Bekanntschaft machen die beiden in einer Diskothek in Wien und bereits nach ihrer ersten Verabredung am lauschigen Hanslteich am Rande des Wienerwaldes ist für Ante klar, „dass er nicht mehr ohne sie sein wolle.“ (31) Der Heiratsantrag folgt dann einige Zeit später in der Brüsseler Gemäldegalerie bei der Betrachtung von Bruegels Engelssturz und nach der Geburt des ersten Kindes zieht das Paar in ein Haus mit Garten in das Umland von Wien, wo sie gemeinsam mit Barbaras Schwester und deren Familie in einer Wohngemeinschaft leben. Während die anderen erwachsenen MitbewohnerInnen weiterhin ihren Berufen bzw. einer Ausbildung nachgehen und in der Welt herumkommen, hütet Barbara das Haus und die Kinder und kommt als einzige „nicht vom Fleck“ (129).
So kommt es, wie es kommen muss, und Barbara fühlt sich im Zwiespalt, den Alltag als Hausfrau und Mutter durch ein „Hundertprozentopfer“ (146) perfekt zu meistern und sich daneben auch selbst zu verwirklichen, zunehmend überfordert: „Seit kurzem entwarf Barbara zwischen ein und vier, halb fünf Uhr morgens im Kopf eine eigene Modelinie, dichtete Lyrics für ihre späte Karriere als Sängerin und schrieb Kurzgeschichten für ihr erstes Buch. Schlafprobleme. Wenn sie nach acht gerädert aufwachte, hatte sie alles wieder vergessen oder es kam ihr lächerlich vor.“ (115)

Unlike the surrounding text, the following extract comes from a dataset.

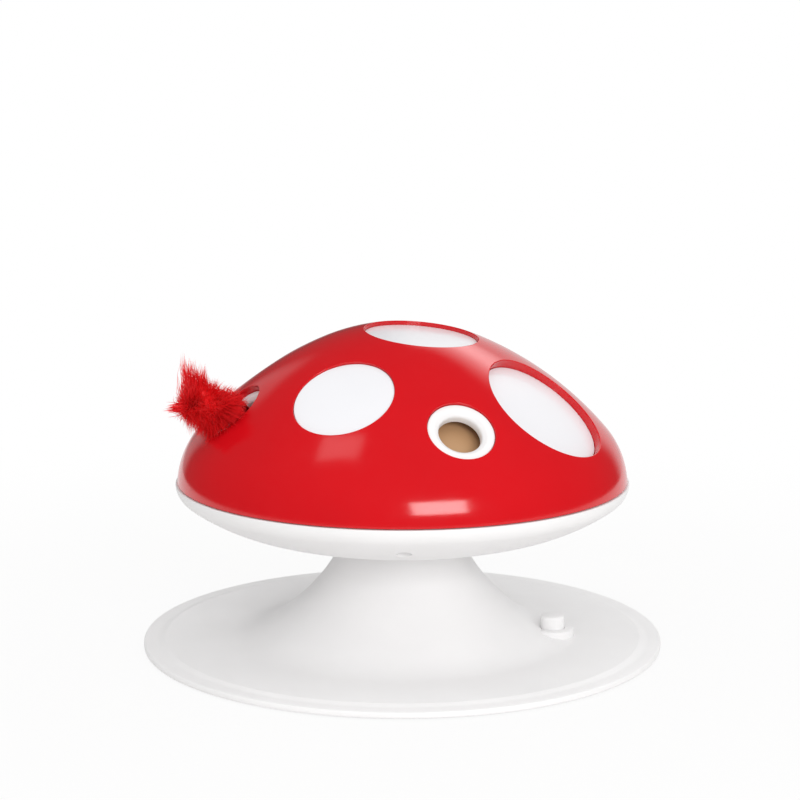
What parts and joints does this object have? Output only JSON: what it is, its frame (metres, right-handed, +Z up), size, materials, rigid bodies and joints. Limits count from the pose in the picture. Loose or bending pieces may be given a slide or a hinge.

Dazu kommen auch wiederkehrende Bedenken, ob der Entschluss aufs Land zu ziehen wirklich optimal war, sowie eskapistische Sehnsüchte nach dem Gefühl des freien Fallens, die sie seit ihrer Kindheit begleiten: „Du musst rennen, und dann spring Barbie, spring doch in die ganze totale freie Luft! / Es fühlte sich richtig an. Vorhin hatte sie das Gefühl nicht gehabt, und schon in dem Moment, als sie an vorhin dachte, wusste sie, dass es vorbei war, überstanden.“ (151)
Fundamentale Fragen nach dem richtigen Lebensentwurf und Zweifel an der aktuellen Lebenssituation stellen sich auch bei Ante ein, der aufgrund seines Migrationshintergrundes stetig mit Fragen von Identität und Zugehörigkeit hadert: „‚Ich kann schon verstehen, dass man sich denkt, ohne Familie ist’s einfacher. Als Mann.‘ Er glaubte nicht, dass man das Schwere, das, was einen hinunterzog, wirklich miteinander teilen konnte. Auch wenn es Liebe war.“ (85)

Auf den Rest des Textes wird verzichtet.